Eventually Donald decided to start his program to help people in the St. Roque parish. He had two groups of people in mind: those who didn’t have the resources to cook nutritious meals—some current participants receive pensions of $80 a month—or couldn’t readily cook for themselves. During the slow summer months, he reads through cookbooks and assembles the year’s daily menus. He currently cycles through about 70 different menus, each with an entrée, salad, soup, side dish, bread, and dessert. He makes some changes on a day-to-day basis—recipes are “just suggestions,” he insists—but the basic format is planned far in advance. When the program launched in 2005, there were just 16 people who received food; now there are 45.
I’ve also learned a tremendous amount working in Donald’s kitchen. I know the Spanish names for just about any spice you can imagine: jenjibre is ginger, tomillo is thyme, and eneldo is dill. I can tell you the best way to wash leeks (slice the base in half and hold the end of one half under running water while you thumb through the sheets). One afternoon Br. Donald showed me a better way to chop with a knife. “They taught me this method at chef school,” he said, “but I never did it until it until I got to Chile. In the restaurant where I did my practicum one of the chefs, who hadn’t even graduated from high school, told me I was doing it all wrong.” I dice, chop, and mince, although the Chilean women I work with make me look like a tortoise. Best of all, I don’t live in perpetual fear of messing up. That’s saying something for someone who, as recently as last year, was truly uninspired in all things culinary.

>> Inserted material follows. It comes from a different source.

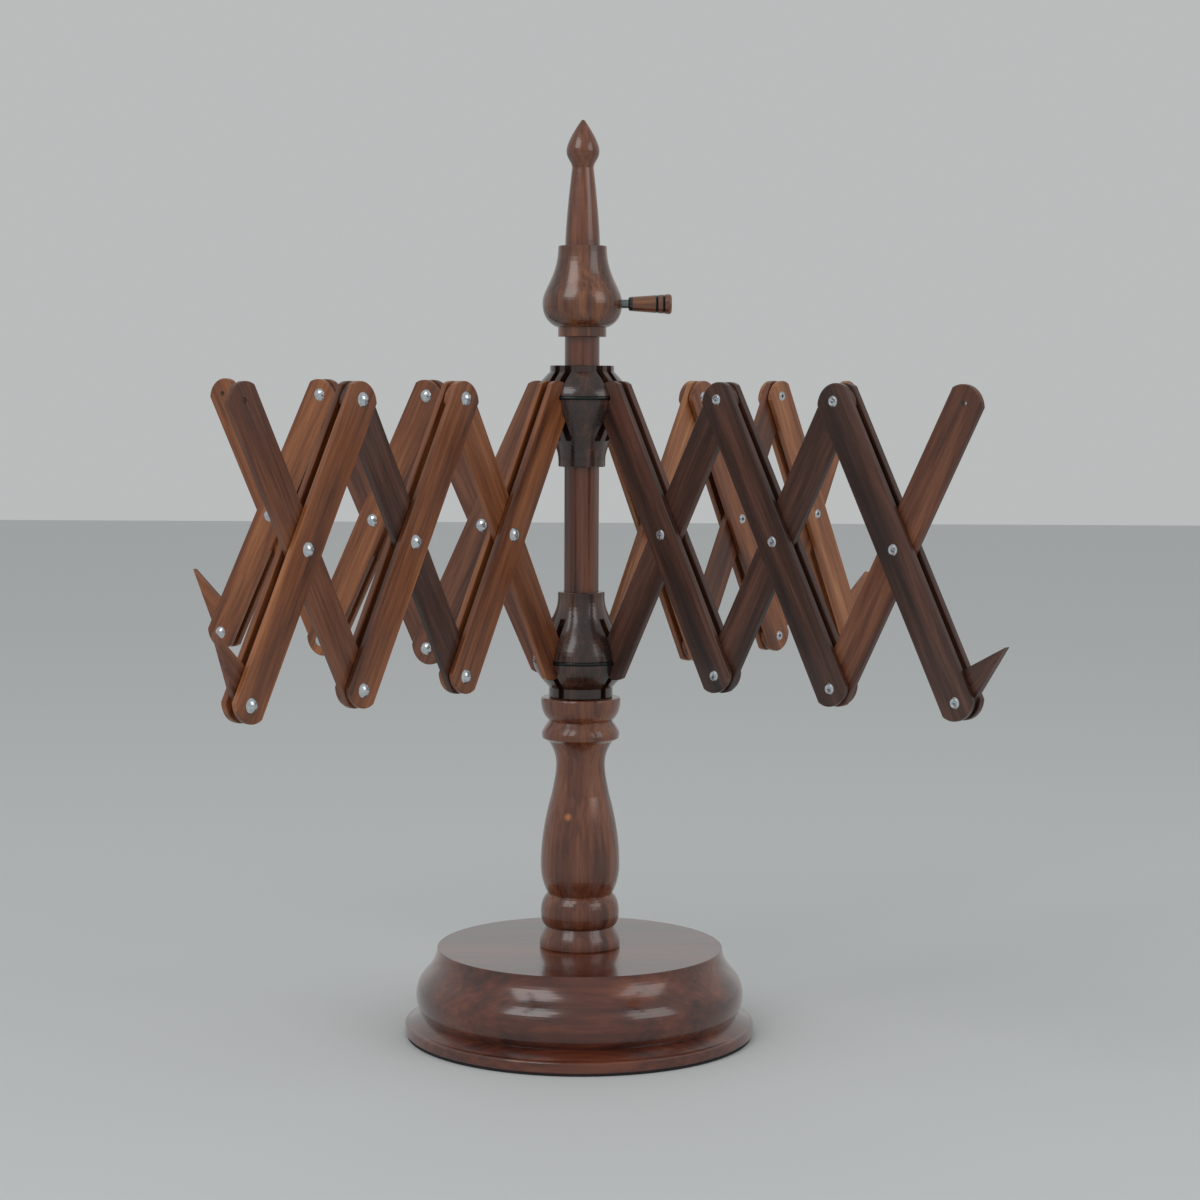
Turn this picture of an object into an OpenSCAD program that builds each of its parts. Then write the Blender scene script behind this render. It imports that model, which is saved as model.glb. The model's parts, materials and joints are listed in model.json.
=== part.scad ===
// Umbrella yarn swift: a turned stand with a rod, two slotted hubs that
// ride on it, and four riveted lazy-tongs arms that open like an umbrella.
// Millimetres. The origin is the centre of the stand's underside, +Z is up.

/* [Base] */
// Diameter of the foot flange
base_d = 232; // [180:1:300]
// Height of the wooden base without its felt
base_h = 57; // [40:1:80]
// Thickness of the felt under the base
felt_h = 1.5; // [1:0.5:4]
// Height of the outer edge of the foot flange
flange_edge_h = 7; // [4:0.5:10]
// How far the groove above the flange is cut in from the flange edge
groove_in = 11.7; // [6:0.1:16]
// How far the belly of the base stays in from the flange edge
belly_in = 7.5; // [4:0.1:12]
// Diameter of the flat top of the base
base_top_d = 189; // [140:1:240]

/* [Column] */
// Height of the column above the base
column_h = 166.5; // [130:0.5:220]
// Largest diameter of the column's beads and belly
column_d = 53; // [46:0.5:64]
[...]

More than any technical instruction, however, I’ve also learned much from the spirit of the program. Many times I think we are satisfied with mediocrity in charity. People are lucky to be getting anything at all, so they shouldn’t be concerned with quality. It’s an unspoken, perhaps subconscious attitude, but it’s essentially the converse of “don’t look a gift horse in the mouth.” The bar in Donald’s kitchen is set much higher: the attitude there is that the people we serve deserve the best we can offer. We use good-quality ingredients, instead of the cheapest we can find. Meals are not only nutritious, but good enough to serve in a restaurant.

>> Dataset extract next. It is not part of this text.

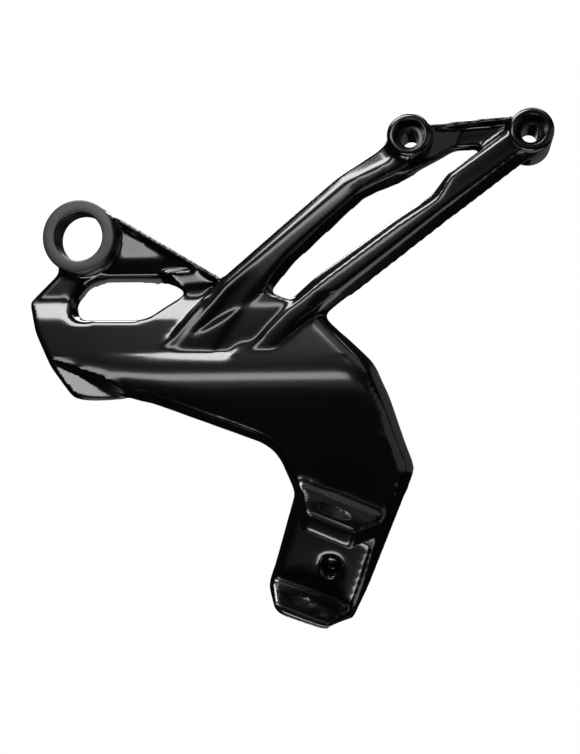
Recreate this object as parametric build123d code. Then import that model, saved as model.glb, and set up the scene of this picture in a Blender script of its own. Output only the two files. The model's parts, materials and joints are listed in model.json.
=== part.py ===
from build123d import *
from math import cos, radians, sin, tan
import os

# Footrest hanger for a motorcycle: one aluminium casting. A bored ring at the upper left,
# a webbed body with a lightening window, two arms that rise to two bolt bosses, and a leg
# that ends in a two-eared fork for the folding footrest.
# Frame: origin in the middle of the ring's bore, X towards the bosses, Z up, and the
# outboard side, the one that shows on the motorcycle, faces -Y. Millimetres.

# Ring
ring_bore_d = 24.6
ring_outer_d = 37.0
ring_width = 15.0
ring_edge = 0.8

# Planes that the whole casting shares
back_y = ring_width / 2
draft = 15.0

# Bosses that the hanger is bolted up by
boss_a_x = 166.2
boss_a_z = 45.6
boss_a_d = 21.6
boss_a_front_y = -13.0
boss_b_x = 225.0
boss_b_z = 47.4
boss_b_d = 22.2
boss_b_front_y = -8.5
seat_y = 23.5
bolt_hole_d = 9.0
bolt_head_d = 15.0
bolt_head_depth = 8.5
boss_edge = 0.8
boss_front_r = 2.2

# Front of the body, a profile that runs straight across it
neck_front_y = 1.0
roll_top_z = -31.0
roll_foot_z = -41.5
roll_depth = 4.6
face_slope = 16.0
bend_z = -73.0
bend_r = 50.0
leg_slope = 3.5
neck_fillet = 3.0
roll_fillet = 6.0

# Recess above the step line, running out to nothing at its left end
step_z = -61.2
step_left_x = 9.0
step_turn_x = 76.5
step_right_x = 101.0
step_right_z = -39.5
step_turn_r = 2.0
recess_lean = 1.1

# Middle of the footrest fork
fork_x = 120.3
fork_y = -17.0
fork_z = -161.7

# Body and leg outline at the back face
neck_top = [(12.0, -8.0), (-13.0, -8.0)]
neck_foot = (14.0, -30.0)
body_top = [(104.0, -32.0), (72.0, -22.0)]
body_left = [(-14.5, -17.0), (-29.4, -31.6), (-25.8, -48.4), (-18.0, -65.2)]
belly = (98.0, -106.6)
belly_r = 22.0
leg_left_top = (107.6, -128.5)
leg_left_foot = (fork_x - 28.3, fork_z - 22.3)
leg_left_end = (fork_x - 31.3, fork_z - 53.3)
leg_right_foot = (fork_x + 7.1, fork_z - 53.3)
hip = (166.9, -116.5)
hip_r = 9.0
shoulder = (149.3, -64.0)
shoulder_r = 22.0
arm_b_notch = (123.6, -40.4)

# Lip at the lower left corner, a facet that falls away below the body's face
lip_foot = [(-5.4, -81.9), (27.0, -81.9), (44.0, -87.5), (40.0, -62.0)]
lip_point = (-3.5, -5.0, -67.1)
lip_facing = (0.22, -1.0, -0.50)
lip_corner_r = 4.0

# Footrest fork
pin_lean_side = 22.1
pin_lean_out = 14.0
fork_gap = 36.5
upper_ear = 10.5
lower_ear = 6.5
upper_ear_reach = 16.0
lower_ear_reach = 13.5
floor_reach = 10.5
fork_root_r = 2.5
ear_root_r = 7.0
ear_edge_r = 1.2
foot_lean_side = 18.0
foot_lean_out = 7.0
foot_r = 6.0
pin_d = 8.5
pin_head_d = 14.0
pin_head_depth = 3.5
detent_d = 10.0
detent_depth = 8.0
detent_side = 7.0
detent_up = -2.0

# Arms, from the root to the boss: upper left and lower right edge at the back face, depth of
# the upper edge and of the front face, and width of the facet between them
arm_a_stations = [
    ((44.5, -55.5), (64.0, -74.0), -4.5, -7.5, 4.0),
    ((71.6, -21.8), (87.0, -36.5), -5.0, -8.0, 4.5),
    ((130.4, 28.6), (143.8, 15.2), -4.5, -8.0, 5.5),
    ((boss_a_x - 16.2, boss_a_z - 4.2), (boss_a_x - 4.2, boss_a_z - 19.8), -3.5, -9.8, 9.0),
    ((boss_a_x - 13.0, boss_a_z - 1.4), (boss_a_x + 3.2, boss_a_z - 15.4), -3.5, -10.6, 9.0),
    ((boss_a_x - 10.6, boss_a_z + 0.7), (boss_a_x + 5.4, boss_a_z - 13.0), -1.8, -8.6, 9.0),
    ((boss_a_x - 5.2, boss_a_z + 5.4), (boss_a_x + 6.8, boss_a_z - 10.1), -1.8, -8.6, 9.0),
]
arm_a_inset = 3.0
arm_b_stations = [
    ((80.5, -59.0), (92.0, -71.0), -4.0, -8.3, 3.0),
    ((103.0, -35.0), (113.6, -48.2), -3.0, -8.5, 3.6),
    ((177.0, 19.0), (186.0, 7.2), -3.0, -8.5, 3.8),
    ((184.0, 28.2), (194.8, 13.6), -5.0, -8.5, 2.4),
    ((boss_b_x - 8.0, boss_b_z + 4.1), (boss_b_x + 2.0, boss_b_z - 9.8), -6.0, -8.5, 2.4),
]
arm_b_inset = 4.2
arm_edge_inset = 0.8
arm_edge_r = 0.7
arm_face_r = 1.6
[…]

Sometimes I wonder if the people receiving the food notice the attention to detail. I realized the effort was worthwhile when I heard about one recipient who commented remarked about his lunch, “I feel like I am eating at the Hilton Hotel every day.” Many of the people I have met and worked with in the last two years don’t go out to eat. One time when I invited a friend to lunch she was so impressed by the restaurant—a typical place by my standards—that she talked about it for weeks afterward. I have visited some of the people Donald’s program serves, and the food they receive is just about the only thing in their houses that might be mistaken for hotel quality. Food is a rich part of the human experience, and it affirms the dignity of the poor to offer them the chance to partake in it.

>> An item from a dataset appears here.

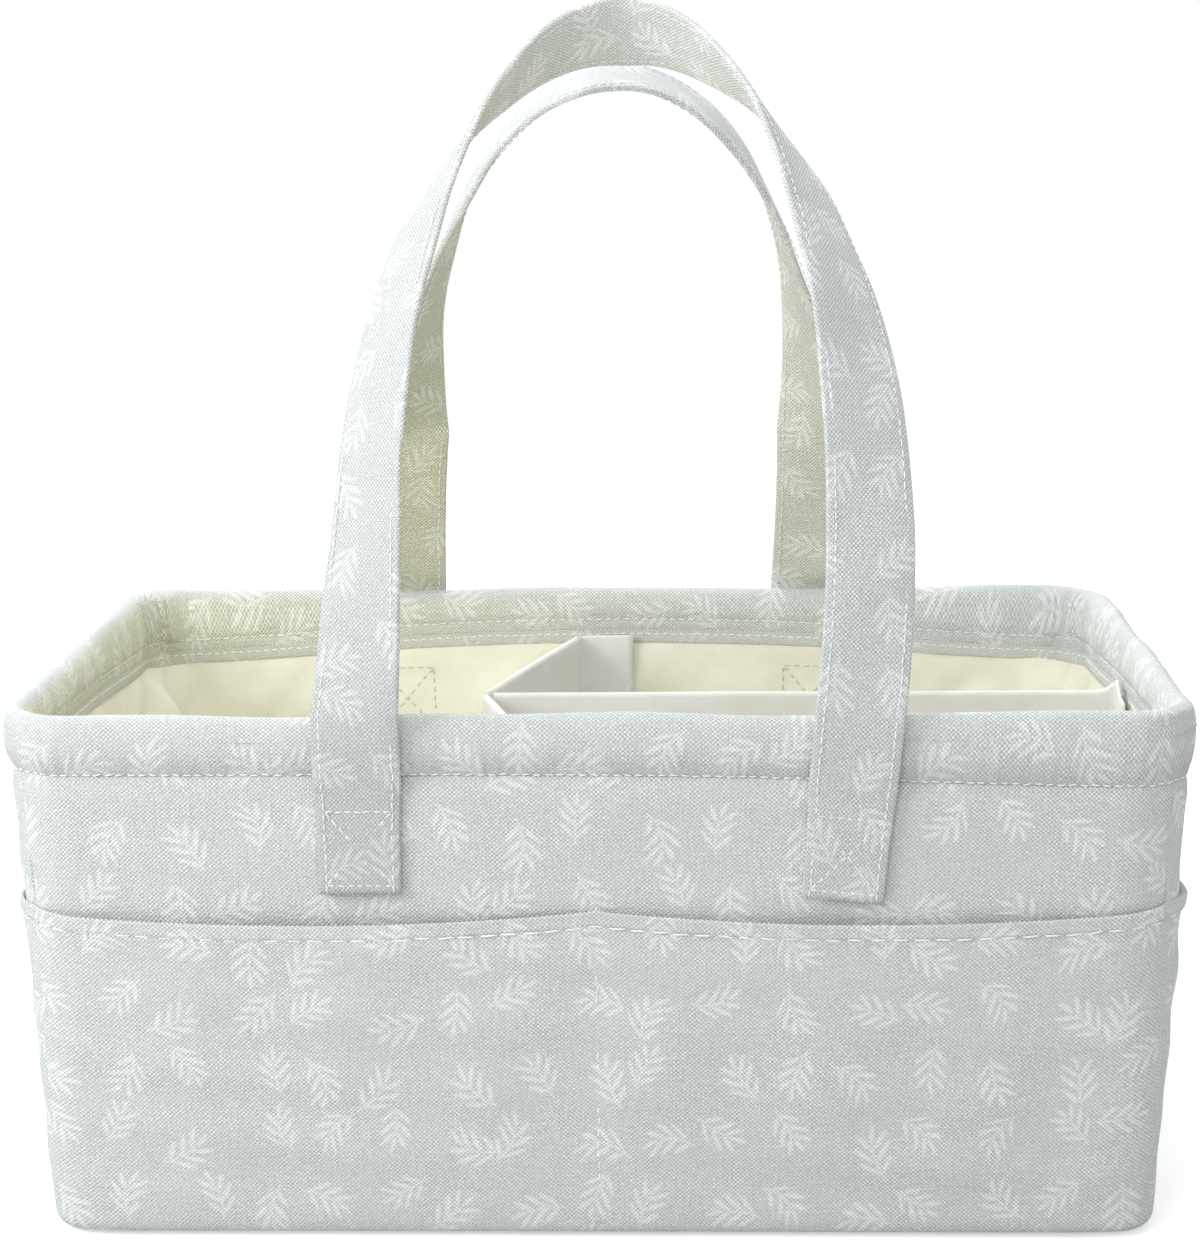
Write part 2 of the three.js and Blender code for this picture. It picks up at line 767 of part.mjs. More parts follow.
function buildDivider() {
  addPart('divider_long_cover', coverGeometry(longOutline, longBoardOutline), colours.divider);
  addPart('divider_long_board', boardGeometry(longBoardOutline), colours.board);
  const wingMiddle = wingPoint(wingReach(flapFaceY(dividerTop), 0), 0).x + flapWidth / 2;
  const wings = [
    { name: 'front', turns: 0, mirror: -1, centre: wingMiddle },
    { name: 'back', turns: 2, mirror: 1, centre: -wingMiddle },
  ];
  for (const wing of wings) {
    const cover = coverGeometry(wingOutline, wingBoardOutline).scale(1, wing.mirror, 1);
    const board = boardGeometry(wingBoardOutline).scale(1, wing.mirror, 1);
    addPart(`${wing.name}_wing_cover`, cover, colours.divider);
    addPart(`${wing.name}_wing_board`, board, colours.board);
  }
  const flaps = [
    ...wings,
    { name: 'right', turns: 1, centre: -half - flapWidth / 2 },
  ];
  for (const flap of flaps) {
    const hook = tapeOnWall(flap.turns, flap.centre, hookInset, hookStripThickness);
    const loop = tapeOnWall(flap.turns, flap.centre, rimSkirtInset, loopPatchThickness);
    addPart(`${flap.name}_hook_strip`, hook, colours.hookTape);
    addPart(`${flap.name}_loop_patch`, loop, colours.hookTape);
  }
}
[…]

Of course, the cost matters and it’s reasonable. Each meal costs, on average, about $3. I recently read that the New York school district was offering meals to students during the summer at roughly the same cost. For Chileans lunch is the largest meal of the day, on par with the American dinner. With that in mind our program delivers fresh bread, soup, salad, a main dish, and a side dish. The lunch we send is large enough that many people save the soup to eat as their dinner. Until recently we also sent dessert, but it has been eliminated to cut costs. Unfortunately Donald is having a difficult time finding funding to finish this year and continue in 2008. I’m hoping to put together a small fundraising campaign during September to make that more likely. If that’s something that interests you, keep your wallet nearby and stay tuned.
Typically our lunchtime conversations and digressions are cut short by the delivery crew. Before long, Paula and Jaime return with yesterday’s dishes. Washing and drying the dishes is a prolonged process because we do it by hand. Once I counted 340 individual items as I washed, the sum of all the lids, caps, thermoses, and so forth. Sunday through Wednesday we also have to prepare for the following day, which means chopping and cutting all the fruits and vegetables from the next daily menu. Many hand make light work (but too many cooks spoil the broth—contradiction?), and during the week 16 different volunteers help in the kitchen. Depending on exactly how many hands are on hand and how much work the next day entails, we finish between 4:00pm and 6:00pm. Then the kitchen closes, I go home, and the next day it’s someone else’s turn to help the brother out.